> [Given instruction]: Print the lines beginning with the one that contains "# The origin" and ending with the one that contains "cad_parts[node].hide_render = cad_parts[node].hide_viewport", exactly, both included, and no other lines.

CAD and scene scripts:
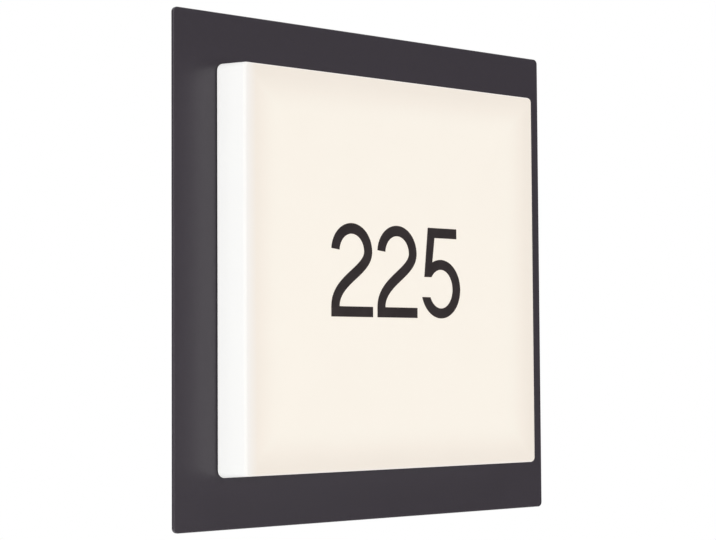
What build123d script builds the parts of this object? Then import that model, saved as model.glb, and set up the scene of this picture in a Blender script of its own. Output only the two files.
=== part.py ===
from build123d import *
import math
import os

# Illuminated house number sign, all lengths in millimetres.
# Origin: centre of the face that lies on the wall. +X right, +Z up, +Y into the wall.
# A depth is a distance in front of the wall, so a point at depth d has y = -d.

# ---------------------------------------------------------------- driving dimensions
# Face plate and the gasket behind it
plate_side = 300.0
plate_thickness = 2.5
plate_corner_radius = 3.0
plate_edge_bevel = 0.4
gasket_thickness = 2.0
gasket_inset = 12.0
gasket_corner_radius = 6.0

# Light box
box_side = 240.0
box_depth = 25.0
box_wall = 3.0
box_draft_angle = 4.0
box_corner_radius = 4.5
box_inner_corner_radius = 2.5
box_front_radius = 2.2
seal_thickness = 1.0
seal_width = 2.0
seal_setback = 0.5

# Wall screws and mains cable entry
wall_screw_spacing = 216.0
wall_screw_hole_radius = 2.75
gasket_hole_margin = 1.0
gasket_screw_hole_sides = 12
gasket_entry_hole_sides = 24
cable_entry_x = -78.0
cable_entry_z = -80.0
cable_hole_radius = 9.0
grommet_bore_radius = 4.5
grommet_flange_radius = 12.0
grommet_flange_thickness = 1.5
grommet_neck_clearance = 0.3

# Spring clips and the ribs of the light box that they hook over
clip_width = 14.0
clip_strip_thickness = 0.5
clip_foot_length = 10.0
clip_apex_height = 8.5
clip_leg_rise = 3.0
clip_lead_in_height = 4.0
clip_lead_in_set = 2.6
clip_bend_radius = 1.2
rib_height = 1.5
rib_top_width = 0.8
rib_overhang = 2.0

# Light panel
panel_side = 200.0
pillar_height = 15.0
pillar_across_flats = 8.0
pillar_inset = 6.0
pillar_thread_depth = 8.0
tray_thickness = 1.0
reflector_thickness = 0.3
guide_thickness = 3.0
film_thickness = 0.3
corner_notch = 14.0
bezel_lip_thickness = 0.8
bezel_lip_width = 6.0
bezel_skirt_thickness = 1.0
bezel_skirt_height = 3.4
bezel_boss_side = 8.4
led_board_thickness = 1.0
led_board_height = 3.2
led_board_length = 178.0
led_count = 16
led_pitch = 10.4
led_length = 3.0
led_width = 2.2
led_thickness = 0.8
led_to_guide_gap = 0.4

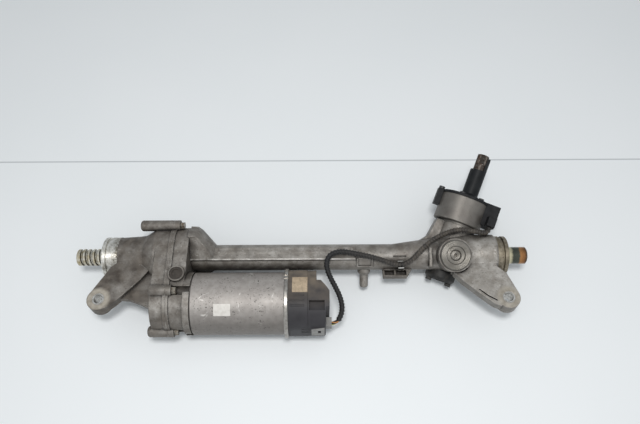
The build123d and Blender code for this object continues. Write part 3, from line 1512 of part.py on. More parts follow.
pinion_bearing_outer, pinion_bearing_inner = pinion_upper_races()
nut_bearing_outer, nut_bearing_inner = nut_races()
front_outer, front_inner = motor_races(MOTOR_FACE_X - 1)
rear_outer, rear_inner = motor_races(MOTOR_BACK - MOTOR_BEARING_LENGTH)
lead_path = conduit_path()

parts = {
    "rack_housing": rack_housing(),
    "drive_housing": drive_housing(),
    "left_mount_sleeve": mount_sleeve(0),
    "right_mount_sleeve": mount_sleeve(MOUNT_SPACING),
    "joint_screws": joint_screws(),
    "inspection_plug": inspection_plug(),
    "rack_bar": rack_bar(),
    "rack_bush": rack_bush(),
    "yoke": yoke(),
    "yoke_liner": yoke_liner(),
    "yoke_o_rings": yoke_o_rings(),
    "yoke_spring": yoke_spring(),
    "yoke_plug": yoke_plug(),
    "pinion": pinion(),
    "pinion_lower_bearing": pinion_lower_bearing(),
    "pinion_bearing_outer": pinion_bearing_outer,
    "pinion_bearing_inner": pinion_bearing_inner,
    "pinion_bearing_ring": pinion_bearing_ring(),
    "pinion_cap": pinion_cap(),
    "torsion_bar": torsion_bar(),
    "input_shaft": input_shaft(),
    "pickup_ring": pickup_ring(),
    "magnet_ring": magnet_ring(),
    "sensor_board": sensor_board(),
    "sensor_housing": sensor_housing(),
    "input_bearing": input_bearing(),
    "shaft_seal": shaft_seal(),
    "sensor_cover": sensor_cover(),
    "sensor_cover_screws": sensor_cover_screws(),
    "dust_sleeve": dust_sleeve(),
    "ball_nut": ball_nut(),
    "ball_return_tube": ball_return_tube(),
    "nut_bearing_outer": nut_bearing_outer,
    "nut_bearing_inner": nut_bearing_inner,
    "nut_bearing_ring": nut_bearing_ring(),
    "big_pulley": pulley(BIG_PULLEY_TEETH, BIG_PULLEY_RADIUS, NUT_D / 2, 0),
    "small_pulley": pulley(SMALL_PULLEY_TEETH, SMALL_PULLEY_RADIUS, MOTOR_SHAFT_D / 2, MOTOR_Y),
    "belt": belt(),
    "motor_shaft": motor_shaft(),
    "rotor_core": rotor_core(),
    "rotor_magnets": rotor_magnets(),
    "stator": stator(),
    "windings": windings(),
    "motor_front_bearing_outer": front_outer,
    "motor_front_bearing_inner": front_inner,
    "motor_rear_bearing_outer": rear_outer,
    "motor_rear_bearing_inner": rear_inner,
    "motor_can": motor_can(),
    "motor_end_ring": motor_end_ring(),
    "motor_screws": motor_screws(),
    "ecu_housing": ecu_housing(),
    "ecu_cover": ecu_cover(),
    "socket_pins": socket_pins(),
    "control_board": control_board(),
    "sensor_plug": sensor_plug(),
    "conduit": conduit(lead_path),
    "conduit_clip": conduit_clip(lead_path),
    "tower_plug": tower_plug(),
}

# The origin is the left mounting bore's centre on its lower seating face.
home = Pos(0, RACK_BEHIND_MOUNTS, -SEAT_ABOVE_RACK)
os.makedirs("parts", exist_ok=True)
for name, shape in parts.items():
    export_step(home * shape, f"parts/{name}.step")
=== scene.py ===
import math

import bmesh
import bpy
from mathutils import Matrix, Vector


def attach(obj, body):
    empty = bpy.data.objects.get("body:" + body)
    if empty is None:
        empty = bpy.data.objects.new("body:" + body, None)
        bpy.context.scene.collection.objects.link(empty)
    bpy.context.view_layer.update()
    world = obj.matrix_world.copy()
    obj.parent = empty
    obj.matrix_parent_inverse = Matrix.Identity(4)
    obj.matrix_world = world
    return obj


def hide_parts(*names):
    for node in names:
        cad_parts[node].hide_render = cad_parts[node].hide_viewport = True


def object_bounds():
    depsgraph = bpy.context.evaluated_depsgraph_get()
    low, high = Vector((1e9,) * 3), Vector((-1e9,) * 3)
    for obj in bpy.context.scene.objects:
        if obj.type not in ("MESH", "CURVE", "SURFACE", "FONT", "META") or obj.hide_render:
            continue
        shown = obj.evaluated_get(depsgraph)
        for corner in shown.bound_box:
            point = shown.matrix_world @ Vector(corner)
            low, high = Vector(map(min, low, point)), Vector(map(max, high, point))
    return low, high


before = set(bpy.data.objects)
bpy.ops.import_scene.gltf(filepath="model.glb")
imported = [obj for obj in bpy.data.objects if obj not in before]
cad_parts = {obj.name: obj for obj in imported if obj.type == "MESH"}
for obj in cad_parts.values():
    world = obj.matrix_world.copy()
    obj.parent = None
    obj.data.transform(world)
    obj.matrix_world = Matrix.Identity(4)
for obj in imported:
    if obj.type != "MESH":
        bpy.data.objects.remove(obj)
cad_low, cad_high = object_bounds()


# ---------------------------------------------------------------- camera
# The rack lies on a table and is seen from in front and above, 60 degrees down,
# from about 0.9 m, with a lens of normal view angle held a third of a degree off level.

CAMERA_PLACE = (0.3105, -0.3148, 0.8052)
CAMERA_DOWN = 60
CAMERA_ROLL = -0.28
LENS_LENGTH = 33.75
LENS_FRAME_WIDTH = 36

camera = bpy.data.objects.new("camera", bpy.data.cameras.new("camera"))
bpy.context.scene.collection.objects.link(camera)
camera.data.lens = LENS_LENGTH
camera.data.sensor_width = LENS_FRAME_WIDTH
camera.matrix_world = (
    Matrix.Translation(CAMERA_PLACE)
    @ Matrix.Rotation(math.radians(90 - CAMERA_DOWN), 4, "X")
    @ Matrix.Rotation(math.radians(CAMERA_ROLL), 4, "Z")
)
bpy.context.scene.camera = camera
bpy.context.scene.view_settings.view_transform = "Standard"


# ---------------------------------------------------------------- table and light
# A white lacquered table top in front of a second white sheet, with a thin joint between them.
# A small soft box hangs above and in front of the part, and a pale room, brightest towards the
# front and top, fills the shadows.

TABLE_SIZE = 6.0
TABLE_BELOW = 0.0004
TABLE_JOINT_Y = 0.286
TABLE_JOINT_WIDTH = 0.0022
SOFT_BOX_PLACE = (0.31, -0.31, 1.35)
SOFT_BOX_SIZE = (0.26, 0.2)
SOFT_BOX_TILT = 16
SOFT_BOX_WATTS = 11.0
SOFT_BOX_COLOUR = (1.0, 0.985, 0.965)
ROOM_BRIGHT_LEVEL = 0.77
ROOM_DIM_LEVEL = 0.26
BRIGHT_SIDE = (0, -0.75, 0.66)
BRIGHT_FROM = -0.1
BRIGHT_TO = 0.9
# Nearly all values of the noise pattern lie within this much of 0.5.
NOISE_REACH = 0.23


def linear(colour):
    """An sRGB hex colour as the linear colour that nodes take."""
    channels = [int(colour[i : i + 2], 16) / 255 for i in (1, 3, 5)]
    return [c / 12.92 if c <= 0.04045 else ((c + 0.055) / 1.055) ** 2.4 for c in channels] + [1]


def add_node(tree, kind, inputs=None, **settings):
    """Adds a node; each input is a plain value, or the output of another node."""
    node = tree.nodes.new(kind)
    for name, value in settings.items():
        setattr(node, name, value)
    for name, value in (inputs or {}).items():
        if isinstance(value, bpy.types.NodeSocket):
            tree.links.new(value, node.inputs[name])
        else:
            node.inputs[name].default_value = value
    return node


def new_finish(name, **sockets):
    """A material with its shader's plain values set, and its coordinates in millimetres."""
    material = bpy.data.materials.new(name)
    material.use_nodes = True
    tree = material.node_tree
    shader = tree.nodes["Principled BSDF"]
    for socket, value in sockets.items():
        shader.inputs[socket.replace("_", " ")].default_value = value
    place = add_node(tree, "ShaderNodeTexCoord").outputs["Object"]
    scaled = add_node(tree, "ShaderNodeVectorMath", {0: place, "Scale": 1000}, operation="SCALE")
    return material, tree, shader, scaled.outputs[0]


def stains(tree, place, size, cover, edge=0.08, detail=4.0, low=0.0, high=1.0):
    """Irregular stains of a size in mm on about that share of the surface: high on them, low off."""
    noise = add_node(tree, "ShaderNodeTexNoise", {"Vector": place, "Scale": 1 / size, "Detail": detail})
    middle = 0.5 + NOISE_REACH * (1 - 2 * cover)
    limits = {"Value": noise.outputs["Fac"], "From Min": middle - edge, "From Max": middle + edge}
    return add_node(tree, "ShaderNodeMapRange", {**limits, "To Min": low, "To Max": high}).outputs["Result"]


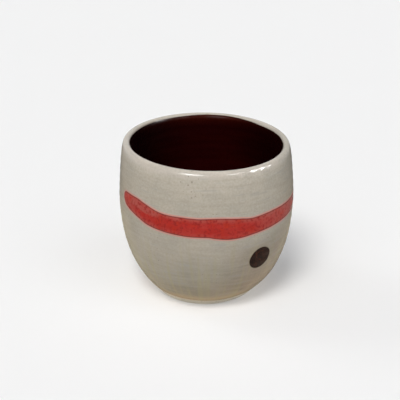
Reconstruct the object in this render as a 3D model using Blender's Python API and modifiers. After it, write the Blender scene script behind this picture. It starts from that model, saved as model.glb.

> [Reply to the exercise]:
# The origin is the left mounting bore's centre on its lower seating face.
home = Pos(0, RACK_BEHIND_MOUNTS, -SEAT_ABOVE_RACK)
os.makedirs("parts", exist_ok=True)
for name, shape in parts.items():
    export_step(home * shape, f"parts/{name}.step")
=== scene.py ===
import math

import bmesh
import bpy
from mathutils import Matrix, Vector


def attach(obj, body):
    empty = bpy.data.objects.get("body:" + body)
    if empty is None:
        empty = bpy.data.objects.new("body:" + body, None)
        bpy.context.scene.collection.objects.link(empty)
    bpy.context.view_layer.update()
    world = obj.matrix_world.copy()
    obj.parent = empty
    obj.matrix_parent_inverse = Matrix.Identity(4)
    obj.matrix_world = world
    return obj


def hide_parts(*names):
    for node in names:
        cad_parts[node].hide_render = cad_parts[node].hide_viewport = True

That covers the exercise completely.